Seventh Moon is the third feature-length film from Cuban-born director Eduardo Sanchez, whose first film project was the 1999 little-film-that-could The Blair Witch Project which he co-wrote and co-directed. Seventh Moon, arriving on home video a decade later, shows that Sanchez has not changed much in his approach to films. Shaky cam? Check. Young characters lost in the woods? Check. Obscenities? Check. Characters asking endless questions like "Who goes there?" or "What was that?" Check. Nighttime sequences where you can barely see a thing? Check.

And that's too bad. Seventh Moon's premise, from a story by Sanchez and Jamie Nash, offers a lot of promise. As some introductory text at the start of the film relates, there's a Chinese myth that the gates of hell open (hence the video box's tagline) and the dead rise on the seventh lunar month during a full moon. Newlyweds Yul (Tim Chiou) and Melissa (Amy Smart from Mirrors) are about to discover this firsthand. They're in China to meet Yul's parents. Melissa's a bit nervous about whether Yul's family will approve of her, as she's Caucasian (and American to boot), but these worries fall out of her mind as they and their driver Ping (Dennis Chan) become lost in the Chinese wilderness in the middle of the night. Mayhem quickly ensues as Melissa and Yul have to repeatedly fend off and flee from rampaging "pale figures," as they're described in the DVD's extras.

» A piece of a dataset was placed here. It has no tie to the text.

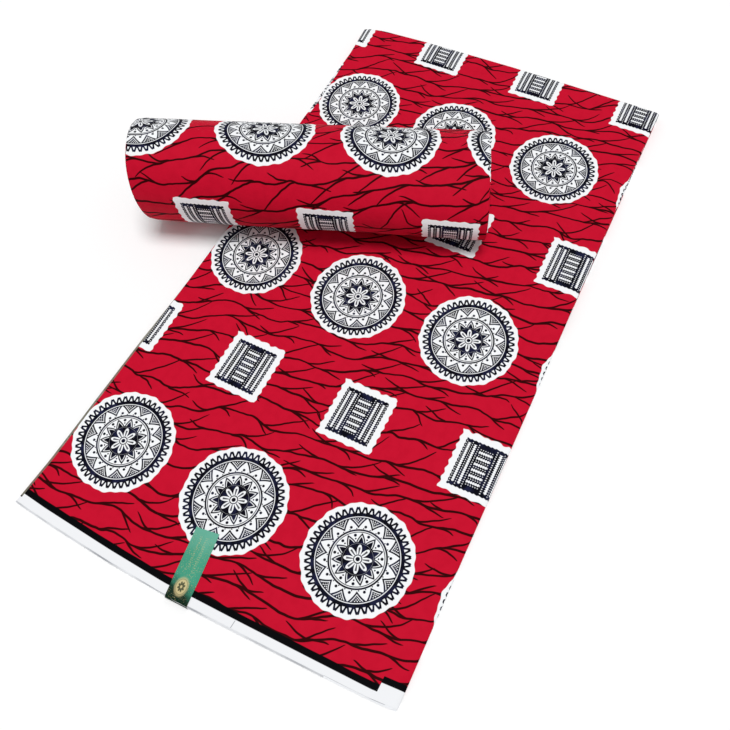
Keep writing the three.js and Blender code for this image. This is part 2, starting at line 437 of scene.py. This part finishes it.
# the selvage, by the distance from the cloth's edge, and by the place along the lap
selvage = {
    "white": 9.9,
    "ink": 16.7,
    "lean": 0.0052,  # the black line nears the edge along the lap
    "block": (431.5, 60.0),  # where the white grows wider, and for how long
    "blockStep": 9.0,
    "inkStep": 8.28,
    # a painted shade line across the selvage, for a crease there: its place, lean, half width and
    # reach
    "crease": 276.0,
    "creaseLean": 0.08,
    "creaseHalf": 0.42,
    "creaseReach": 7.8,
    "gapShadeReach": 1.6,
    "gap": (922.0, 447.0),  # the upper laps' near edges, painted shade: their middle and half length
}
# the lower laps' left folds
greyFoldBand = {
    "half": 3.6,
    "laps": (3050.0, 2550.0),  # their stretch of the cloth: its middle and half length
    "from": 9.0,
    "to": 392.0,
    "fade": 28.0,
}


def printedCotton():
    material, tree, surface = newMaterial("printedCotton")
    uv, s, t = printPlace(tree)

    def repeated(motif, at):
        column, row = cotton["columnStep"], cotton["rowStep"]
        across = (s - at[0] + column / 2).wrapped(column)
        return motif(tree, across, (t - at[1] + row / 2).wrapped(row))

    disc, discInk = repeated(medallion, cotton["medallionAt"])
    square, squareInk = repeated(plate, cotton["plateAt"])

    mottle = cloud(tree, uv, 90.0, 4.0)
    ground = mixColour(tree, mottle.rise(0.35, 0.75) * 0.5, cotton["crimson"], cotton["crimsonDeep"])
    ink = mixColour(tree, mottle.rise(0.4, 0.7), cotton["ink"], cotton["inkBlue"])
    colour = mixColour(tree, veins(tree, s, t), ground, cotton["veinInk"])
    colour = mixColour(tree, either(disc, square), colour, cotton["white"])
    colour = mixColour(tree, disc * discInk, colour, ink)
    colour = mixColour(tree, square * squareInk, colour, ink)

    # the selvage: a black line and a bare white edge, with a white block near each lap's end
    blockStart, blockLength = selvage["block"]
    block = line(s - blockStart - blockLength / 2, blockLength / 2, 0.3)
    out = t + s.least(lapLength) * selvage["lean"]
    waver = drift(tree, s / 40, t / 40, 9) * 0.9
    blackTop = out - block * selvage["inkStep"] - selvage["ink"] + waver
    whiteTop = out - block * selvage["blockStep"] - selvage["white"]
    colour = mixColour(tree, inside(blackTop, 0.3), colour, cotton["black"])
    colour = mixColour(tree, inside(whiteTop, 0.3), colour, cotton["selvage"])
    # a painted shade line across the white selvage, where a crease crosses it
    crease = line(s - selvage["crease"] - t * selvage["creaseLean"], selvage["creaseHalf"], 0.2)
    crease = crease * inside(t - selvage["creaseReach"])
    colour = mixColour(tree, crease * 0.8, colour, cotton["shade"])
    # painted shade: the upper laps' near edges, darkened in the gap under the top one
    gapMiddle, gapHalf = selvage["gap"]
    gap = inside(t - selvage["gapShadeReach"], 0.4) * line(s - gapMiddle, gapHalf, 0.5)
    gap = gap * (0.55 + drift(tree, s / 30, t / 30, 8) * 0.8)
    colour = mixColour(tree, gap.most(0.0), colour, cotton["shade"])

    # the lower laps' left folds, coloured olive-grey
    lapsMiddle, lapsHalf = greyFoldBand["laps"]
    fold = (s + lapLength).wrapped(2 * lapLength).size() - greyFoldBand["half"]
    foldGrey = inside(fold, 0.6) * line(s - lapsMiddle, lapsHalf)
    foldGrey = foldGrey * inside(greyFoldBand["from"] - t) * inside(t - greyFoldBand["to"], greyFoldBand["fade"])
    colour = mixColour(tree, foldGrey * 0.9, colour, cotton["foldGrey"])

    threads = 2 * math.pi / cotton["thread"]
    weave = (s * threads).sine() * (t * threads).sine()
    height = weave * 0.5 + cloud(tree, uv, 24.0, 3.0) * 6.0
    bump = addNode(tree, "ShaderNodeBump", {},
                   {"Strength": 0.35, "Distance": cotton["relief"], "Height": height})
    feed(tree, surface, {"Base Color": colour,
                         "Roughness": cotton["roughness"] + (mottle - 0.5) * 0.12,
                         "Normal": bump,
                         "Specular IOR Level": cotton["specular"],
                         "Sheen Weight": cotton["sheen"],
                         "Sheen Roughness": cotton["sheenRoughness"]})
    return material


foil = {
    "green": (0.050, 0.298, 0.192),
    "pale": (0.120, 0.385, 0.282),
    "deep": (0.0020, 0.020, 0.009),
    "gold": (0.60, 0.50, 0.25),
    "sealAt": (-1.0, 61.5),  # across the label, and from its top end
    "sealHalf": (7.2, 9.9),
    "fade": (2.0, 34.0),  # from the pale top end to the green
    "dark": (50.0, 70.0),  # and to the deep lower end
    "dashes": [(-3.4, 1.1), (3.2, 1.5)],  # two columns, each with its half width
    "dashStep": 2.3,
    "dashMiddle": 25.0,
    "dashReach": 17.0,
    "roughness": 0.34,
    "metallic": 0.15,
    "specular": 0.1,
    "relief": 0.0001,  # metres
}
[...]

Sanchez and Nash's script is well-paced, and Seventh Moon was filmed in and around Hong Kong - which gives it an air of authenticity. I give credit to Sanchez and Nash for providing an explanation to the goings-on. Some filmmakers may have gone down the road of frustrating the viewer without one. The score by Antonio Cora and Kent Sparling, it should also be stated, is evocative and well-utilized.

However, Sanchez has the movie filmed in an obnoxious shaky cam format that I found baffling. Unlike The Blair Witch Project or others of its ilk, this isn't a "lost footage"-style movie. So why does the audience have to be subjected to constant nauseating herky-jerky film movements? Compounding this problem are some hyperactive editing and scantily-lit night sequences that, as a viewer, kept me from connecting with the tension of the script's narrative.

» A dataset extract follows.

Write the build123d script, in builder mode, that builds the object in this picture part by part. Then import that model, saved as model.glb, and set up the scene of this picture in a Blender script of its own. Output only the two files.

Seventh Moon was a movie that I wanted to like more than I did. It's another movie that mistakes shaky cam for style (the "shaky cam" can be effective, but it seems more difficult for filmmakers to master than one would think). It has some frightening moments and a great horror film concept - but its faults outweigh these strengths. Rent it, if you're curious.

The DVD

Video:

Lionsgate gives Seventh Moon an anamorphic widescreen presentation with a 1.78:1 aspect ratio. Colors seemed strong in the opening sequence, but much of this movie occurs in barely-lit nighttime, and these scenes evidence strong grain.

Sound:

The sole audio track is an English language Dolby Digital 5.1 affair - with the occasional subtitle for Chinese / Cantonese dialogue. Dialogue was always clear. The mix comes across nicely, especially ambient nighttime outdoors noise and the score.

Optional subtitles are available in English and Spanish.

Extras:

Ads for the original Ghost House Underground titles and the website Break.com, as well as trailers for The Children, The Thaw, and Offspring, precede the main menu. They're available collectively in an Also From Lionsgate link in the Special Features submenu, which also sports a separate link for a trailer of Seventh Moon.

More significant extras include a feature-length commentary track with writer / director Eduardo Sanchez and actress Amy Smart. A random sampling suggests the track is informative and relaxed in tone.

No fewer than three featurettes exploring the mythology and making of Seventh Moon are included: Ghosts of Hong Kong: The Making of Seventh Moon (11:44), The Pale Figures (5:20), and Mysteries of the Seventh Lunar Month (7:37). Most interesting of the three was probably The Pale Figures since they're arguably the centerpiece of the movie.

Folks with a DVD-Rom drive, it should be stated, can access additional extras online.

Finally, a rather lame extra called Ghost House Micro Videos (2:54) offers trailer footage from these new Ghost House Underground titles set to the music of heavy metal bands. Yawn.

Final Thoughts:

Seventh Moon has a great horror film premise and some frightening moments, but it's let down by too many barely-lit nighttime sequences, hyperactive editing, and obnoxious overuse of the "shaky cam." Rent it, if you're curious.